• _Stated exercise_: Produce the listing below again, exactly as shown.

[Object data in JSON]
┌──
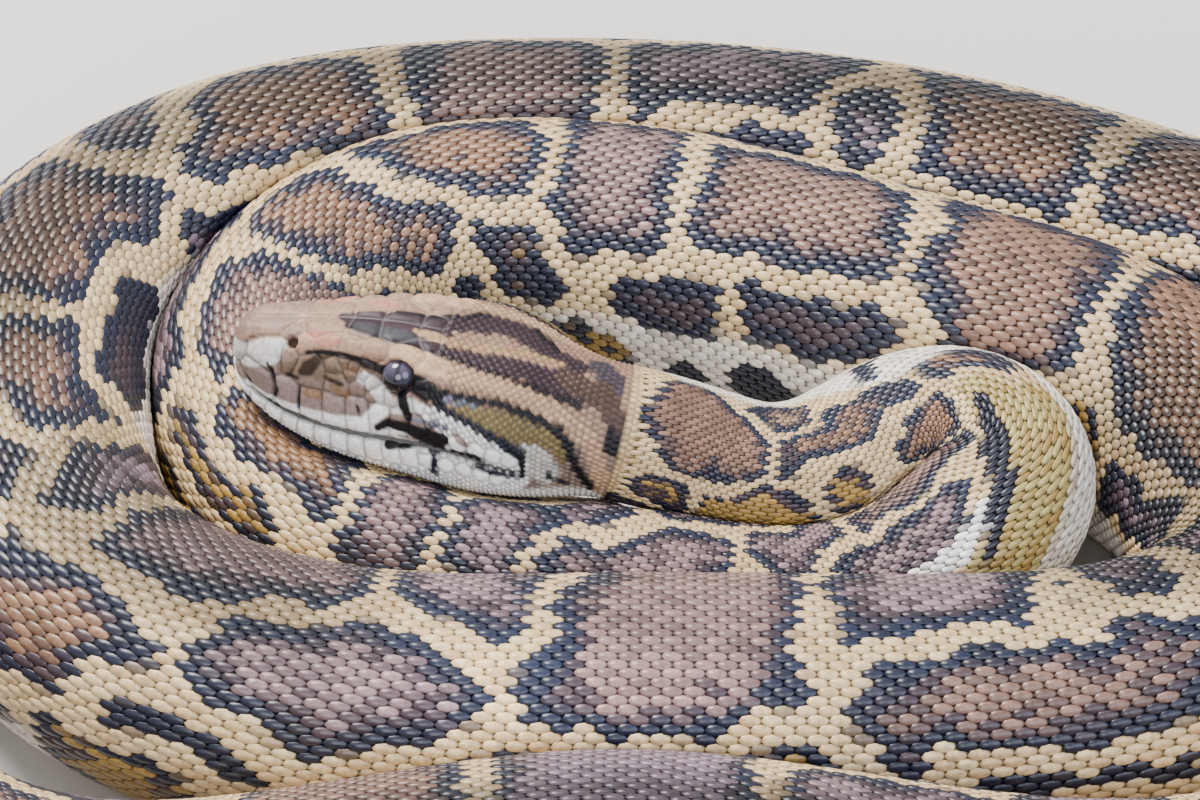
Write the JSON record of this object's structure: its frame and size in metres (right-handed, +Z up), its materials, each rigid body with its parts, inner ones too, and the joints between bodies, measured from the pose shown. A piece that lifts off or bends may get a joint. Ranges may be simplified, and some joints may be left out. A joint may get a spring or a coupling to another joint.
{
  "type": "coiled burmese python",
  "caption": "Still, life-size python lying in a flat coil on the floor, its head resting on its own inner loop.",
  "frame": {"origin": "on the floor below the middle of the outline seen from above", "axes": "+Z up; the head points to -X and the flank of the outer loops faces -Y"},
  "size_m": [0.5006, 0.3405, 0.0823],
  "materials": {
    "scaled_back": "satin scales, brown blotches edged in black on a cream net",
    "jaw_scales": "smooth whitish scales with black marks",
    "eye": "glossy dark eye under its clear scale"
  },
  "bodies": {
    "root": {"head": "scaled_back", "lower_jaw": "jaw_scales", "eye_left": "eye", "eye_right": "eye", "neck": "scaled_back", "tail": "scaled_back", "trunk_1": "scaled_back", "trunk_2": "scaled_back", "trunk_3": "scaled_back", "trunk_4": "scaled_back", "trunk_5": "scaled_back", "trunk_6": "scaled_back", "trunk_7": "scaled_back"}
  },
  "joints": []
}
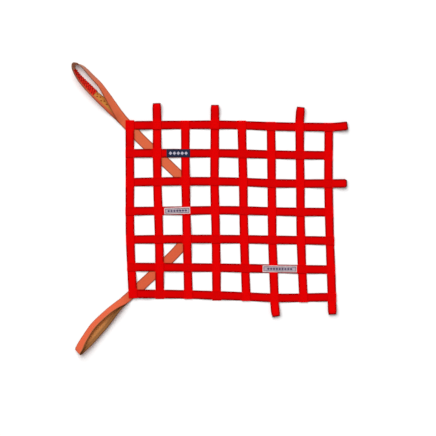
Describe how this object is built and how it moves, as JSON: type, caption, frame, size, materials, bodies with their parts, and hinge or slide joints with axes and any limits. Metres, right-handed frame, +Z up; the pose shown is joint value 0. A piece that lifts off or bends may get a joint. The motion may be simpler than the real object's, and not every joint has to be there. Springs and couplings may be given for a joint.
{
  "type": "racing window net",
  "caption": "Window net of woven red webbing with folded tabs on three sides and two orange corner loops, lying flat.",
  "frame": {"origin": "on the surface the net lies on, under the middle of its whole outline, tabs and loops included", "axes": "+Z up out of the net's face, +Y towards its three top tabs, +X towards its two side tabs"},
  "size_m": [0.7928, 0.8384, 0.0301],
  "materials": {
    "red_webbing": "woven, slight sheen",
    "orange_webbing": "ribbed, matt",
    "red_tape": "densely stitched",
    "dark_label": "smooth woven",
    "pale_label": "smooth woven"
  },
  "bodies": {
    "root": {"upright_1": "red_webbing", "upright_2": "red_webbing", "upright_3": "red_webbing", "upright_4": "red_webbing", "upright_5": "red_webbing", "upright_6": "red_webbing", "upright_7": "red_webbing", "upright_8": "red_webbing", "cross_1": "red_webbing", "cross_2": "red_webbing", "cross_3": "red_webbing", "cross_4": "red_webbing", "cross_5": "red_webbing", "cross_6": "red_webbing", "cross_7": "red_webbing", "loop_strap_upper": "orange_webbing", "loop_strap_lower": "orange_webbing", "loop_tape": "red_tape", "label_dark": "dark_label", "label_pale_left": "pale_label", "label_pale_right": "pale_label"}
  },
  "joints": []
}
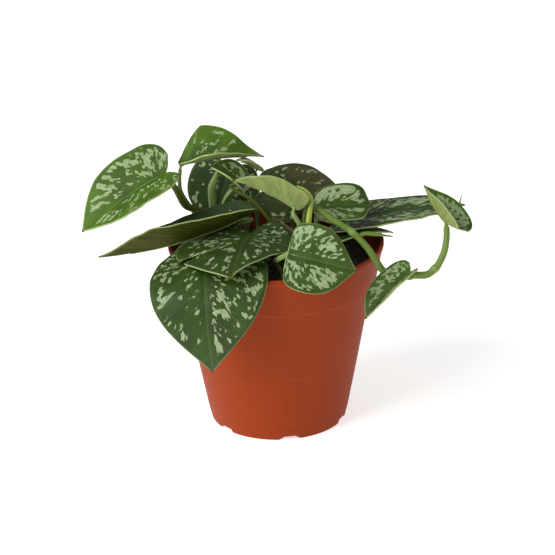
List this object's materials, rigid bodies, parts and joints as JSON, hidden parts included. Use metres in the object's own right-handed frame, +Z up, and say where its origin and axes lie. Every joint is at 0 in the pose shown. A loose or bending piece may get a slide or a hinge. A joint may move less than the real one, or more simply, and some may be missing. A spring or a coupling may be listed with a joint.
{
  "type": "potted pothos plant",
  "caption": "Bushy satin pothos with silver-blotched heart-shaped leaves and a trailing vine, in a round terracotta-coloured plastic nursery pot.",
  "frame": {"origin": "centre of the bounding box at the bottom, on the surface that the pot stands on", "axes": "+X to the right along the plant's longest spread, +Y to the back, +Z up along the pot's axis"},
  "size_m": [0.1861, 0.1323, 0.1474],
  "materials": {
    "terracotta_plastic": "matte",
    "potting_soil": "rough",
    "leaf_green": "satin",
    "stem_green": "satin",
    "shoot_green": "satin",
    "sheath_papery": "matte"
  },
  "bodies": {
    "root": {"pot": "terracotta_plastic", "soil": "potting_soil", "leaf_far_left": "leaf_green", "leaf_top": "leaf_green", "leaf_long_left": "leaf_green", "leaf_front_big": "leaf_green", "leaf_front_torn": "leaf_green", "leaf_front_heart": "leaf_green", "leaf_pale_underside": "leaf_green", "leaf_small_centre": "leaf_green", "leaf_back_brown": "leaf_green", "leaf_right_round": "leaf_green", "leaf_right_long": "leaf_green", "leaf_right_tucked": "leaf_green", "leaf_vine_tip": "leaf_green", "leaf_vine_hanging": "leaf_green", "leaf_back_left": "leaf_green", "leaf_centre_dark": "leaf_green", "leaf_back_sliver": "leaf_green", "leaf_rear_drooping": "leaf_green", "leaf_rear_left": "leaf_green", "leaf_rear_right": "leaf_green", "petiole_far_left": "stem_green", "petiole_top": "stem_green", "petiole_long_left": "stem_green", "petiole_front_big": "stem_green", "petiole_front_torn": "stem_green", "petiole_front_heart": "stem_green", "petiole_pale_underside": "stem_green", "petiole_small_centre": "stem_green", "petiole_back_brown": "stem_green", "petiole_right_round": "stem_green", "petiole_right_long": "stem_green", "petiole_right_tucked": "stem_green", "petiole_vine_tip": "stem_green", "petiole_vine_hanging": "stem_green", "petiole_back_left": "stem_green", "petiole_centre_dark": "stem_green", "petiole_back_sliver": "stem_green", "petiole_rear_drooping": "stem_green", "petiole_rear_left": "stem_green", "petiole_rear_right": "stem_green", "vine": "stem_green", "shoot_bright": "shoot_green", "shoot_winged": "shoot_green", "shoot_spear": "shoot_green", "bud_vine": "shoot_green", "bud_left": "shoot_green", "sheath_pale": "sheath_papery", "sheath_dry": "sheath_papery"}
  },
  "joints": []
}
└──
• _Written response_:
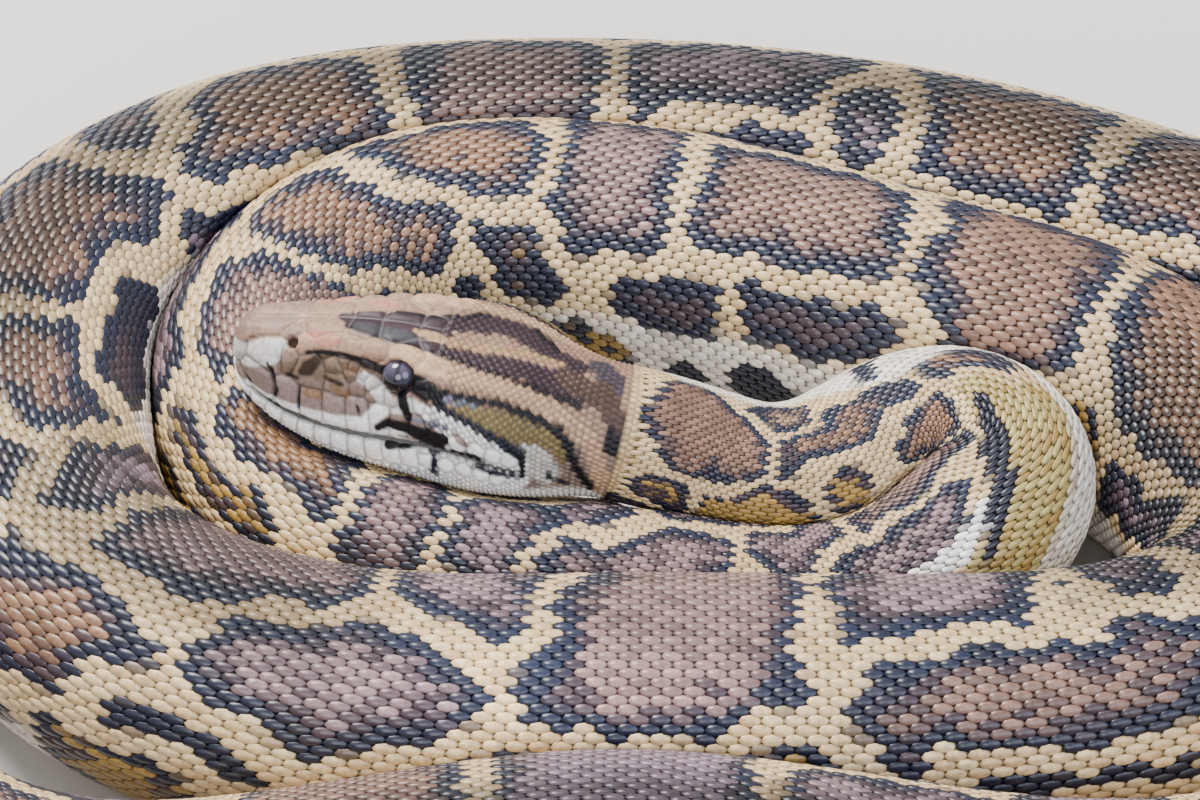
Write the JSON record of this object's structure: its frame and size in metres (right-handed, +Z up), its materials, each rigid body with its parts, inner ones too, and the joints between bodies, measured from the pose shown. A piece that lifts off or bends may get a joint. Ranges may be simplified, and some joints may be left out. A joint may get a spring or a coupling to another joint.
{
  "type": "coiled burmese python",
  "caption": "Still, life-size python lying in a flat coil on the floor, its head resting on its own inner loop.",
  "frame": {"origin": "on the floor below the middle of the outline seen from above", "axes": "+Z up; the head points to -X and the flank of the outer loops faces -Y"},
  "size_m": [0.5006, 0.3405, 0.0823],
  "materials": {
    "scaled_back": "satin scales, brown blotches edged in black on a cream net",
    "jaw_scales": "smooth whitish scales with black marks",
    "eye": "glossy dark eye under its clear scale"
  },
  "bodies": {
    "root": {"head": "scaled_back", "lower_jaw": "jaw_scales", "eye_left": "eye", "eye_right": "eye", "neck": "scaled_back", "tail": "scaled_back", "trunk_1": "scaled_back", "trunk_2": "scaled_back", "trunk_3": "scaled_back", "trunk_4": "scaled_back", "trunk_5": "scaled_back", "trunk_6": "scaled_back", "trunk_7": "scaled_back"}
  },
  "joints": []
}
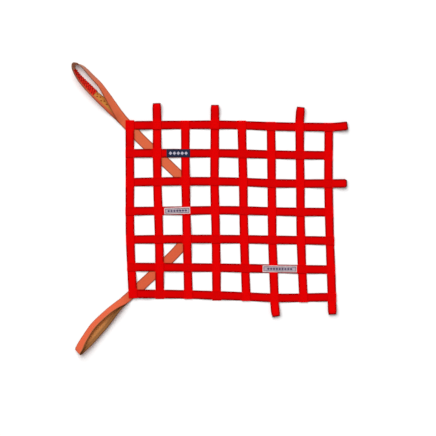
Describe how this object is built and how it moves, as JSON: type, caption, frame, size, materials, bodies with their parts, and hinge or slide joints with axes and any limits. Metres, right-handed frame, +Z up; the pose shown is joint value 0. A piece that lifts off or bends may get a joint. The motion may be simpler than the real object's, and not every joint has to be there. Springs and couplings may be given for a joint.
{
  "type": "racing window net",
  "caption": "Window net of woven red webbing with folded tabs on three sides and two orange corner loops, lying flat.",
  "frame": {"origin": "on the surface the net lies on, under the middle of its whole outline, tabs and loops included", "axes": "+Z up out of the net's face, +Y towards its three top tabs, +X towards its two side tabs"},
  "size_m": [0.7928, 0.8384, 0.0301],
  "materials": {
    "red_webbing": "woven, slight sheen",
    "orange_webbing": "ribbed, matt",
    "red_tape": "densely stitched",
    "dark_label": "smooth woven",
    "pale_label": "smooth woven"
  },
  "bodies": {
    "root": {"upright_1": "red_webbing", "upright_2": "red_webbing", "upright_3": "red_webbing", "upright_4": "red_webbing", "upright_5": "red_webbing", "upright_6": "red_webbing", "upright_7": "red_webbing", "upright_8": "red_webbing", "cross_1": "red_webbing", "cross_2": "red_webbing", "cross_3": "red_webbing", "cross_4": "red_webbing", "cross_5": "red_webbing", "cross_6": "red_webbing", "cross_7": "red_webbing", "loop_strap_upper": "orange_webbing", "loop_strap_lower": "orange_webbing", "loop_tape": "red_tape", "label_dark": "dark_label", "label_pale_left": "pale_label", "label_pale_right": "pale_label"}
  },
  "joints": []
}
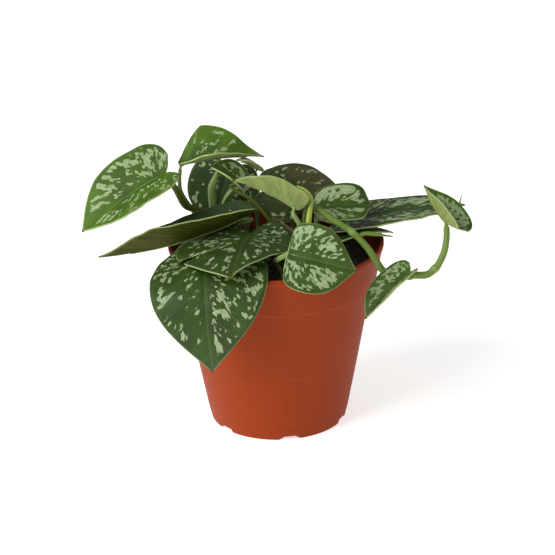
List this object's materials, rigid bodies, parts and joints as JSON, hidden parts included. Use metres in the object's own right-handed frame, +Z up, and say where its origin and axes lie. Every joint is at 0 in the pose shown. A loose or bending piece may get a slide or a hinge. A joint may move less than the real one, or more simply, and some may be missing. A spring or a coupling may be listed with a joint.
{
  "type": "potted pothos plant",
  "caption": "Bushy satin pothos with silver-blotched heart-shaped leaves and a trailing vine, in a round terracotta-coloured plastic nursery pot.",
  "frame": {"origin": "centre of the bounding box at the bottom, on the surface that the pot stands on", "axes": "+X to the right along the plant's longest spread, +Y to the back, +Z up along the pot's axis"},
  "size_m": [0.1861, 0.1323, 0.1474],
  "materials": {
    "terracotta_plastic": "matte",
    "potting_soil": "rough",
    "leaf_green": "satin",
    "stem_green": "satin",
    "shoot_green": "satin",
    "sheath_papery": "matte"
  },
  "bodies": {
    "root": {"pot": "terracotta_plastic", "soil": "potting_soil", "leaf_far_left": "leaf_green", "leaf_top": "leaf_green", "leaf_long_left": "leaf_green", "leaf_front_big": "leaf_green", "leaf_front_torn": "leaf_green", "leaf_front_heart": "leaf_green", "leaf_pale_underside": "leaf_green", "leaf_small_centre": "leaf_green", "leaf_back_brown": "leaf_green", "leaf_right_round": "leaf_green", "leaf_right_long": "leaf_green", "leaf_right_tucked": "leaf_green", "leaf_vine_tip": "leaf_green", "leaf_vine_hanging": "leaf_green", "leaf_back_left": "leaf_green", "leaf_centre_dark": "leaf_green", "leaf_back_sliver": "leaf_green", "leaf_rear_drooping": "leaf_green", "leaf_rear_left": "leaf_green", "leaf_rear_right": "leaf_green", "petiole_far_left": "stem_green", "petiole_top": "stem_green", "petiole_long_left": "stem_green", "petiole_front_big": "stem_green", "petiole_front_torn": "stem_green", "petiole_front_heart": "stem_green", "petiole_pale_underside": "stem_green", "petiole_small_centre": "stem_green", "petiole_back_brown": "stem_green", "petiole_right_round": "stem_green", "petiole_right_long": "stem_green", "petiole_right_tucked": "stem_green", "petiole_vine_tip": "stem_green", "petiole_vine_hanging": "stem_green", "petiole_back_left": "stem_green", "petiole_centre_dark": "stem_green", "petiole_back_sliver": "stem_green", "petiole_rear_drooping": "stem_green", "petiole_rear_left": "stem_green", "petiole_rear_right": "stem_green", "vine": "stem_green", "shoot_bright": "shoot_green", "shoot_winged": "shoot_green", "shoot_spear": "shoot_green", "bud_vine": "shoot_green", "bud_left": "shoot_green", "sheath_pale": "sheath_papery", "sheath_dry": "sheath_papery"}
  },
  "joints": []
}